Exercise details:
Do any lines in the data below contain "code"? If so, copy every one of them.

——

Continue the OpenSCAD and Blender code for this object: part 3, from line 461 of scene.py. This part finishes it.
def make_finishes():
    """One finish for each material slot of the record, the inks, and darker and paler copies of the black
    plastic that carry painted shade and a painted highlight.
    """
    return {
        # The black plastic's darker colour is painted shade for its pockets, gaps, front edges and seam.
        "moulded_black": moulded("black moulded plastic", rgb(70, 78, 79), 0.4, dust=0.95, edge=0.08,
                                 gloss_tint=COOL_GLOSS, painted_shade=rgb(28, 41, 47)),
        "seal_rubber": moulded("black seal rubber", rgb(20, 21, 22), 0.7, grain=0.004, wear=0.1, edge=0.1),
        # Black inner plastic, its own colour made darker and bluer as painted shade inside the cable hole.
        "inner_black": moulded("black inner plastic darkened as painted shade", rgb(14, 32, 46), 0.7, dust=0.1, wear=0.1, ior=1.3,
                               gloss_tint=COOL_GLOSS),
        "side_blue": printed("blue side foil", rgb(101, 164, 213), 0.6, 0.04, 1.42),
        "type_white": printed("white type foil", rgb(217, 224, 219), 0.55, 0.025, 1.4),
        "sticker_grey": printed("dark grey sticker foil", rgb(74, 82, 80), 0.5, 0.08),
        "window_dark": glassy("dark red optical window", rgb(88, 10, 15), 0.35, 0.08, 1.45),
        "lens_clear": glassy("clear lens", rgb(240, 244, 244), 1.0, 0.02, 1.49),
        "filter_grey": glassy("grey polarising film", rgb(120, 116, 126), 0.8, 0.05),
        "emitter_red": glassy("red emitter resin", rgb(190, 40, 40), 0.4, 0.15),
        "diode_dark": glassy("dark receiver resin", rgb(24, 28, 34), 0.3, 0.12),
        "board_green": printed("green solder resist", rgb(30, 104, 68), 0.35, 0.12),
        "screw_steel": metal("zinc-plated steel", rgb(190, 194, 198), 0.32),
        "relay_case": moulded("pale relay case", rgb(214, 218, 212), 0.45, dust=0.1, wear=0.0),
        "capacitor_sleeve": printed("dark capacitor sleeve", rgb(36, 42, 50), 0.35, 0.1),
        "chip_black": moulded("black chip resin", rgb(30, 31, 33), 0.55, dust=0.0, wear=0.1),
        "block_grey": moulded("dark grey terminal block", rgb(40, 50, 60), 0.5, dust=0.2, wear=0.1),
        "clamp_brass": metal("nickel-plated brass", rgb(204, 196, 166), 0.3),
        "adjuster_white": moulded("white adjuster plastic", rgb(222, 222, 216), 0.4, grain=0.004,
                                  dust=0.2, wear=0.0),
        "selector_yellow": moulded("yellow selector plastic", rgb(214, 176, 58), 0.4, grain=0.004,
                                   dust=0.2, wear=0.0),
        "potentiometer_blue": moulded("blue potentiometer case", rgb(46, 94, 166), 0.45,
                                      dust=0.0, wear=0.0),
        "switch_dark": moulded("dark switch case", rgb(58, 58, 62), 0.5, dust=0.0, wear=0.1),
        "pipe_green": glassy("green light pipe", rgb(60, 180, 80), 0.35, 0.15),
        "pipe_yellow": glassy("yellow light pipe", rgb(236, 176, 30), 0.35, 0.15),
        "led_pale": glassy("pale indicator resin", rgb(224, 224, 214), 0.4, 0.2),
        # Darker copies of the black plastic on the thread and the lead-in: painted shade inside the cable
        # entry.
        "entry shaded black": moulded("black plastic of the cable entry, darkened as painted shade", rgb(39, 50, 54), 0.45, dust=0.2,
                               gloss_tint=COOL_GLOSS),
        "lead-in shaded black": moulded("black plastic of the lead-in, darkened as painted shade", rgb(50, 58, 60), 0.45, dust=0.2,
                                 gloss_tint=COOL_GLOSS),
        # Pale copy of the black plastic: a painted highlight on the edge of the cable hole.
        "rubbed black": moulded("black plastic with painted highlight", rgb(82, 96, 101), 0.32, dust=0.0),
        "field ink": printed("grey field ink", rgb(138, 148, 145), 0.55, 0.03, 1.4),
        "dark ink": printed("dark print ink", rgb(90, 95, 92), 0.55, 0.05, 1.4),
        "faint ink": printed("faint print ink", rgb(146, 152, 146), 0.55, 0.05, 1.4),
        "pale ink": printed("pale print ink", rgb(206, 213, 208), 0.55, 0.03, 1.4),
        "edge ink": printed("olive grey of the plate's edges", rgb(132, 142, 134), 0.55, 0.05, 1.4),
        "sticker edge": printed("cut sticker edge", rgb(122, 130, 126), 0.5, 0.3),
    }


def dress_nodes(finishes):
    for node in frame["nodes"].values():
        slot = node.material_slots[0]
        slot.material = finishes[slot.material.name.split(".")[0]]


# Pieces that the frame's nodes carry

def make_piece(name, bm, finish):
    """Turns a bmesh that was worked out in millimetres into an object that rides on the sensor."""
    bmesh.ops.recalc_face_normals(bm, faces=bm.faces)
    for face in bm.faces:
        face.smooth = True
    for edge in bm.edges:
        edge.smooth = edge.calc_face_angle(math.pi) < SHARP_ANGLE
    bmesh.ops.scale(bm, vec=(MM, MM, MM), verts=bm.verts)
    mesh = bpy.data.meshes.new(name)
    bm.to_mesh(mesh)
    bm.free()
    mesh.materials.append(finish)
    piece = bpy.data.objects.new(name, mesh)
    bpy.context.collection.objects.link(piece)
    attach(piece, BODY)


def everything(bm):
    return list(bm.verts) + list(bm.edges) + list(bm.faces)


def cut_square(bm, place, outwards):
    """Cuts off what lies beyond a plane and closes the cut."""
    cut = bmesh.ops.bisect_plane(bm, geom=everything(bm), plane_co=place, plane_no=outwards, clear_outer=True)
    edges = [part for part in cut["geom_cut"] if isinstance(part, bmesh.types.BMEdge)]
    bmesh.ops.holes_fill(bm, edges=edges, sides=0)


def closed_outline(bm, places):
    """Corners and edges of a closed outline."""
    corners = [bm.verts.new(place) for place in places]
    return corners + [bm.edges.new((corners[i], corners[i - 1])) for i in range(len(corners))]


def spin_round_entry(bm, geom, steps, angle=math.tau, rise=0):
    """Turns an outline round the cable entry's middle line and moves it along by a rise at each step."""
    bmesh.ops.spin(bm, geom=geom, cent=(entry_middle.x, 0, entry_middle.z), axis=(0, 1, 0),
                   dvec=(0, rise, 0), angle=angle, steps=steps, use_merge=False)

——

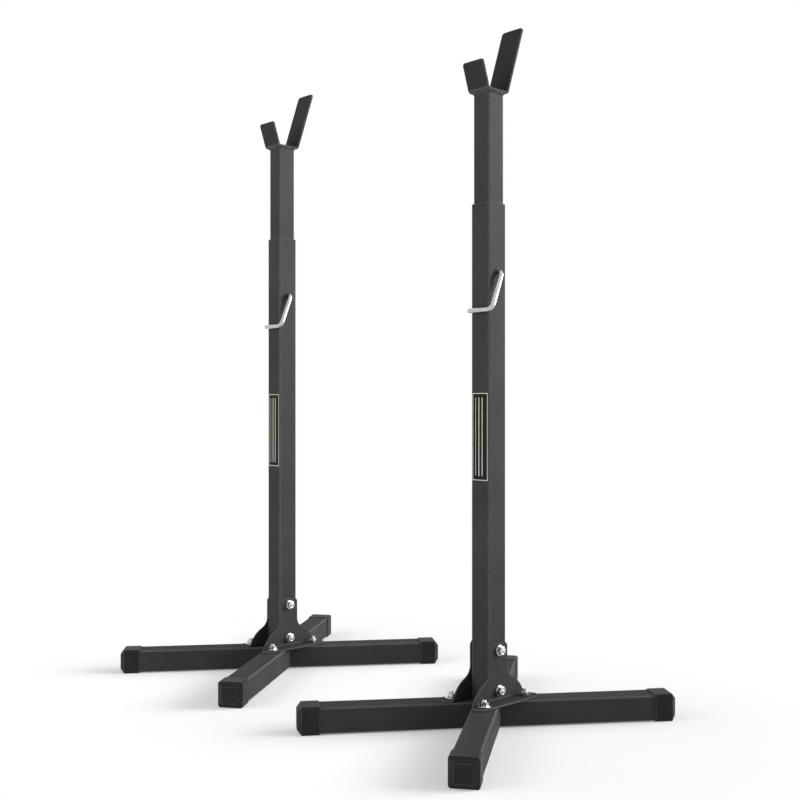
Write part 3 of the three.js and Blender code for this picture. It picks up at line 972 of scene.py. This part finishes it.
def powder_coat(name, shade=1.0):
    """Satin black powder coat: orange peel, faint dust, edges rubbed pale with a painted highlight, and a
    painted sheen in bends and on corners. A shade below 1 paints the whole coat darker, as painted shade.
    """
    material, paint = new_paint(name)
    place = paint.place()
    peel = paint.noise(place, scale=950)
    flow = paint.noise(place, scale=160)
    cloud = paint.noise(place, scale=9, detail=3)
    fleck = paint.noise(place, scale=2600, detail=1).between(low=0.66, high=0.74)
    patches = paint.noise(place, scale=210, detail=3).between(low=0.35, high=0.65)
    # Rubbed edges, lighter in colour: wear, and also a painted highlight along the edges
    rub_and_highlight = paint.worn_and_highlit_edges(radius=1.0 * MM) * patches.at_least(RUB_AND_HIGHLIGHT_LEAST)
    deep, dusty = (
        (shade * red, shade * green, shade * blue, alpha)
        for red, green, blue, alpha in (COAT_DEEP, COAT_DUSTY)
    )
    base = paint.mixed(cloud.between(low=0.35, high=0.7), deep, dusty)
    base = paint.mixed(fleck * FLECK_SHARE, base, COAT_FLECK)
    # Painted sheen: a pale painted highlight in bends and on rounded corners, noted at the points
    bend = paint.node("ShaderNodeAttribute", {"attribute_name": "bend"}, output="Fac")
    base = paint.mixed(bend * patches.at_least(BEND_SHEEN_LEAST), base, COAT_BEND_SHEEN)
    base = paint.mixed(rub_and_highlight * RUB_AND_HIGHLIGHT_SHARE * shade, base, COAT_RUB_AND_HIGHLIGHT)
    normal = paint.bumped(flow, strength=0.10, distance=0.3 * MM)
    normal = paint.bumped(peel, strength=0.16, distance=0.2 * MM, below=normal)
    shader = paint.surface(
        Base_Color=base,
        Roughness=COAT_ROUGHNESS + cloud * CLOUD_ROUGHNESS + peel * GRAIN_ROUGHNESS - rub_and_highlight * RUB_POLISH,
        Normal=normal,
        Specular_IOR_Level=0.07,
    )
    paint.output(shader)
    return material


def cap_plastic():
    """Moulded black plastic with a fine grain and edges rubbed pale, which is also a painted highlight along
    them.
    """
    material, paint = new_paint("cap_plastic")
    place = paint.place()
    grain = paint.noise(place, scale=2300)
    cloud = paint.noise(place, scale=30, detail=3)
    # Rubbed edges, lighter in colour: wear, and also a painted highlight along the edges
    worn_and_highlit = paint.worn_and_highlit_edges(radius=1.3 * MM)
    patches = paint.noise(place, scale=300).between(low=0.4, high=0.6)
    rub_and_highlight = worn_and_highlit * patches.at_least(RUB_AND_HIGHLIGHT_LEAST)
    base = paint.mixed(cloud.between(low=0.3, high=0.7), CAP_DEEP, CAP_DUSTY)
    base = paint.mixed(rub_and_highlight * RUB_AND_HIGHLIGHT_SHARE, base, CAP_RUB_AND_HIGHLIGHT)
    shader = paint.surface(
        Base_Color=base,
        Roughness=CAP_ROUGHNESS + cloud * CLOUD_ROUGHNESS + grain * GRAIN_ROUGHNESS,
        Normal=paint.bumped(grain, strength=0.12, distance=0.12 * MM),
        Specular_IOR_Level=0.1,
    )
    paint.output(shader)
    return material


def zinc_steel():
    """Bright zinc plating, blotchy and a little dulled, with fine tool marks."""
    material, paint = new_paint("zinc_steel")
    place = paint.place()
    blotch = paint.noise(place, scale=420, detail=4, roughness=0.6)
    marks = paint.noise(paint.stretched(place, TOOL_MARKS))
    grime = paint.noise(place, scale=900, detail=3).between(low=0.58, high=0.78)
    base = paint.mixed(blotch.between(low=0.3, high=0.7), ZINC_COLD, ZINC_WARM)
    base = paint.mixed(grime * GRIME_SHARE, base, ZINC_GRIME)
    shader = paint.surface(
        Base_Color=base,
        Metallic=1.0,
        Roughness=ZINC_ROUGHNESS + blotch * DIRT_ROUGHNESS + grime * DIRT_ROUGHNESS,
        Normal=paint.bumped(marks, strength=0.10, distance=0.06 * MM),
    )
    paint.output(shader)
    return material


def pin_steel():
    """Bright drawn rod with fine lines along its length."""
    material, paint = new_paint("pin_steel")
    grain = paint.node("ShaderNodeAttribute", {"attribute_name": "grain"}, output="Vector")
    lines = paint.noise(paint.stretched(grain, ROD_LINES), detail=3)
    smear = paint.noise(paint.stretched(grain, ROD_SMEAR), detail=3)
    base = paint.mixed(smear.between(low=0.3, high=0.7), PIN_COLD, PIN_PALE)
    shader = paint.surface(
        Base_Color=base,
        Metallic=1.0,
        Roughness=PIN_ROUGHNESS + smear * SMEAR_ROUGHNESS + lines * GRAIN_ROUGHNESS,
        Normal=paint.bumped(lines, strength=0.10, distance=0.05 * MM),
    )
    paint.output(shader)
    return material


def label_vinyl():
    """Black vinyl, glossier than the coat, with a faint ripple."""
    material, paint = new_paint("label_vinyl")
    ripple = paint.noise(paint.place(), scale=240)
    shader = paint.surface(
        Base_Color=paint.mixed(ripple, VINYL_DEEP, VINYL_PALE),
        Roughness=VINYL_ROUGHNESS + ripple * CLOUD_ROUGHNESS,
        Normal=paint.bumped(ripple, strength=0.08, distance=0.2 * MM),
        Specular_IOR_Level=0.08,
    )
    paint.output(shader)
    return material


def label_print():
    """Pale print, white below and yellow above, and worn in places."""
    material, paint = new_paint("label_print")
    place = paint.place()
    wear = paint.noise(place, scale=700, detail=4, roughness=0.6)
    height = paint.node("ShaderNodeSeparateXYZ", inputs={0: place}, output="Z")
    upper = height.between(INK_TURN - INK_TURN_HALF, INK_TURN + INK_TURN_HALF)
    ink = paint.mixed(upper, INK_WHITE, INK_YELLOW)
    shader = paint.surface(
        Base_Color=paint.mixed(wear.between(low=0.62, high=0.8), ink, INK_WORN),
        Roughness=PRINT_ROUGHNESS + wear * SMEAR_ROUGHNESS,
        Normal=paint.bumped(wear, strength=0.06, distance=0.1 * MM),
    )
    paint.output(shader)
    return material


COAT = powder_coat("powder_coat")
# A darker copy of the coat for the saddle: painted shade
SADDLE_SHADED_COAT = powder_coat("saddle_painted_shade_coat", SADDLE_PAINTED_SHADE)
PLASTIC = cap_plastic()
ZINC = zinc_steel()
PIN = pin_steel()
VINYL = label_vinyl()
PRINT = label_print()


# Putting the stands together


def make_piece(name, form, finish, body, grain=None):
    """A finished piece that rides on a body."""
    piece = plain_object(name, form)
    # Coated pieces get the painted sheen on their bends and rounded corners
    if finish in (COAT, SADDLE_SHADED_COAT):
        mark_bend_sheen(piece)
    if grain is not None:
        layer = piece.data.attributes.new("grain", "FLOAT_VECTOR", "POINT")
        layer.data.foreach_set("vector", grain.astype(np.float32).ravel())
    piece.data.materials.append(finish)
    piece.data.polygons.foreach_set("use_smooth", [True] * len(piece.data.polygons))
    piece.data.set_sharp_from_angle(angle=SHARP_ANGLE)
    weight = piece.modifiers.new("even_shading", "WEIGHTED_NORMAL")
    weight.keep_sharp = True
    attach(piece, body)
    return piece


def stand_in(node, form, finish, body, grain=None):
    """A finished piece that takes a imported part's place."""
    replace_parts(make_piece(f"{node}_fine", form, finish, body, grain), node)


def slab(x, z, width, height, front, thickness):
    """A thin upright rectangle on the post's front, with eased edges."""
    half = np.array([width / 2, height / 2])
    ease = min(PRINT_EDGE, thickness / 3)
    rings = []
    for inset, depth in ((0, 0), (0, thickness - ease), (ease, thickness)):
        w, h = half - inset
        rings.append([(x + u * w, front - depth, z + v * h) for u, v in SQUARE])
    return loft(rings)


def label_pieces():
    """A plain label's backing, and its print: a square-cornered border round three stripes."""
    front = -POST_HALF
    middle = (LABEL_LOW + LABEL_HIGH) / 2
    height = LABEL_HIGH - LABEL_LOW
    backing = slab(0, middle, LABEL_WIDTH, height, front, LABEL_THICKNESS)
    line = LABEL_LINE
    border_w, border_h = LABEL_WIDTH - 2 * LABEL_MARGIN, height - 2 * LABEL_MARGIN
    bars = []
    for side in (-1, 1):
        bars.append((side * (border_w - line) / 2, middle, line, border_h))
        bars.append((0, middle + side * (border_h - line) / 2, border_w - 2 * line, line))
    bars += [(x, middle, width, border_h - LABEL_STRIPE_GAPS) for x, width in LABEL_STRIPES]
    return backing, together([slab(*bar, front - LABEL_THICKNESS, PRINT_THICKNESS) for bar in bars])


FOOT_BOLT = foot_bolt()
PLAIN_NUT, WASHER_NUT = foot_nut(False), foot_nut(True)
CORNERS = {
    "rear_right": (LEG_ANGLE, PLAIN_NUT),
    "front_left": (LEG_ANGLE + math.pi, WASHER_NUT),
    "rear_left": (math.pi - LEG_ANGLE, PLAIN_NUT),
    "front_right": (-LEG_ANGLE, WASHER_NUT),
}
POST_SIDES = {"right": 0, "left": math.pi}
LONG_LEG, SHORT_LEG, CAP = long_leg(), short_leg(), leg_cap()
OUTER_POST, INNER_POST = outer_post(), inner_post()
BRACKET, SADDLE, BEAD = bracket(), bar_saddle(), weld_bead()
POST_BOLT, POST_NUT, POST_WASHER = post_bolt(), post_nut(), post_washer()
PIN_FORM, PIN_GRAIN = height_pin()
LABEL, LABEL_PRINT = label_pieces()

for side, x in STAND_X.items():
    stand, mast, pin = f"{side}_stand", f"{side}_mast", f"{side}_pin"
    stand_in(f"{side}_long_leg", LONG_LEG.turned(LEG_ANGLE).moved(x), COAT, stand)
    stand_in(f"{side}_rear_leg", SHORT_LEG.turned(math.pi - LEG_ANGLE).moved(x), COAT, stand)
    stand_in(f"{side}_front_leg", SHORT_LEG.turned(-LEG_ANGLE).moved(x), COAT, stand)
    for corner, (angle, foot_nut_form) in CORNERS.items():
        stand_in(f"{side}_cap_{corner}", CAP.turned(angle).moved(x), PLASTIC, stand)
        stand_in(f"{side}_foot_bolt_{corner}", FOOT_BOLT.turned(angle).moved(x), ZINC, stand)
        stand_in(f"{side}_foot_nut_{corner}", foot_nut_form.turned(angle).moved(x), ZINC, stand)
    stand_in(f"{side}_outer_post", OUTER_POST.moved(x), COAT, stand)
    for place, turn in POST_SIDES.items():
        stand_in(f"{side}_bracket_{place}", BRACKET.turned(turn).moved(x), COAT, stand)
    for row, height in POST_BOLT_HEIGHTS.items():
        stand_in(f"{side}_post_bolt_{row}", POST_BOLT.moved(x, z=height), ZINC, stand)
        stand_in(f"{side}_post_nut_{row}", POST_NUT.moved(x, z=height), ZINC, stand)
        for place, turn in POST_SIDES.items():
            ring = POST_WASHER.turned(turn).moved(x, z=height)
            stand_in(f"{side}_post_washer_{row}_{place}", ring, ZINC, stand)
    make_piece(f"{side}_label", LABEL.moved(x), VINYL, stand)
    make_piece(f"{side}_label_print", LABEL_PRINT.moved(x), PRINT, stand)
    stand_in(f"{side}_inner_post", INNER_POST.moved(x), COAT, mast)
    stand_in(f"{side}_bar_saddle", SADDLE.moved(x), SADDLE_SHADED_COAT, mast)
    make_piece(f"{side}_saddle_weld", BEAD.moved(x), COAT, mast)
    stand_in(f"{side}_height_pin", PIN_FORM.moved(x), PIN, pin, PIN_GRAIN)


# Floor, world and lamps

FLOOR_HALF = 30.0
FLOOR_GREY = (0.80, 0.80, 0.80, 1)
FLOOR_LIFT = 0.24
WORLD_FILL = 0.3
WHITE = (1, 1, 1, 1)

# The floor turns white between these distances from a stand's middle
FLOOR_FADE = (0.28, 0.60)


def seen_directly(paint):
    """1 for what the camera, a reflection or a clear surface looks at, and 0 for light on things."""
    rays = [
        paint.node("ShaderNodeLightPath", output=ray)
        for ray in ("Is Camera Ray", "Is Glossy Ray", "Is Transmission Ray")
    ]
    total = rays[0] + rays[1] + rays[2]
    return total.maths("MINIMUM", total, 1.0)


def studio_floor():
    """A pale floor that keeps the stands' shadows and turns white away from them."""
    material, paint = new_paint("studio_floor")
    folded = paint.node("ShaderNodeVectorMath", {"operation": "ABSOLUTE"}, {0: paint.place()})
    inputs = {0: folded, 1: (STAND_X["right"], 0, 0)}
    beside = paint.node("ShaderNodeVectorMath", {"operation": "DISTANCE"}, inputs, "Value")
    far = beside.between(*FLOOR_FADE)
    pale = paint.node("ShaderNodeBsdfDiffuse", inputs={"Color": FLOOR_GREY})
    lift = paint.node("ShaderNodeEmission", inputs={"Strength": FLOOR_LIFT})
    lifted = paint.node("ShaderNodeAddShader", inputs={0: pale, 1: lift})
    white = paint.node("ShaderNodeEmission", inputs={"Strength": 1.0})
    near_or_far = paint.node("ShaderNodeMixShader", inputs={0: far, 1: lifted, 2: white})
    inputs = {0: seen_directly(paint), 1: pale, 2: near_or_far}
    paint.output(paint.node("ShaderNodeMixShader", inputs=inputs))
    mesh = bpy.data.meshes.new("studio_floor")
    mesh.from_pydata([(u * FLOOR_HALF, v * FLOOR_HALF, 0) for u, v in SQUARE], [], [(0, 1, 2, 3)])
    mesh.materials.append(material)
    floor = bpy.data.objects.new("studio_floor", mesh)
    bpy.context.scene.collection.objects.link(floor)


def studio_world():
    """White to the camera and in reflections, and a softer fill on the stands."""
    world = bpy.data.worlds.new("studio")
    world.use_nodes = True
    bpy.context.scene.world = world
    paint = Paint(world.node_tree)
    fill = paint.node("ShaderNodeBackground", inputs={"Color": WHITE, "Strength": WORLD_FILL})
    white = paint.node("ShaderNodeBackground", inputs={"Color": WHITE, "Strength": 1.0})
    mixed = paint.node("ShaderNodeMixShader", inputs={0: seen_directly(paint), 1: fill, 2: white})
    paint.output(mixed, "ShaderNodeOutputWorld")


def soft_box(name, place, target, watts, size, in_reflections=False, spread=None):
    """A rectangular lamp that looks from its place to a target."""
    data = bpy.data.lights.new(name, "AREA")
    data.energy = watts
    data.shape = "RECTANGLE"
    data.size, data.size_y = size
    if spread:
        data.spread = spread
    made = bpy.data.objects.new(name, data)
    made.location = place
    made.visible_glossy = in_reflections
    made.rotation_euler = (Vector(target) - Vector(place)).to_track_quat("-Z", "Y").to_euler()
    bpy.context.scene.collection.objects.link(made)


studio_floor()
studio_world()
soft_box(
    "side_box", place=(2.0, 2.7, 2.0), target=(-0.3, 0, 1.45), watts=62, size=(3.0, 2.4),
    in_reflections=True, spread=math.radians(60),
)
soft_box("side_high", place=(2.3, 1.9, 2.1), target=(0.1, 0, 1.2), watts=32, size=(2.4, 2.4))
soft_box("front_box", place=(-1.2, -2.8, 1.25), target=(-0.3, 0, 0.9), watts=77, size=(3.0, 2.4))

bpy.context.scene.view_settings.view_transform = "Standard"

——

Answer in full:
Continue the OpenSCAD and Blender code for this object: part 3, from line 461 of scene.py. This part finishes it.
Write part 3 of the three.js and Blender code for this picture. It picks up at line 972 of scene.py. This part finishes it.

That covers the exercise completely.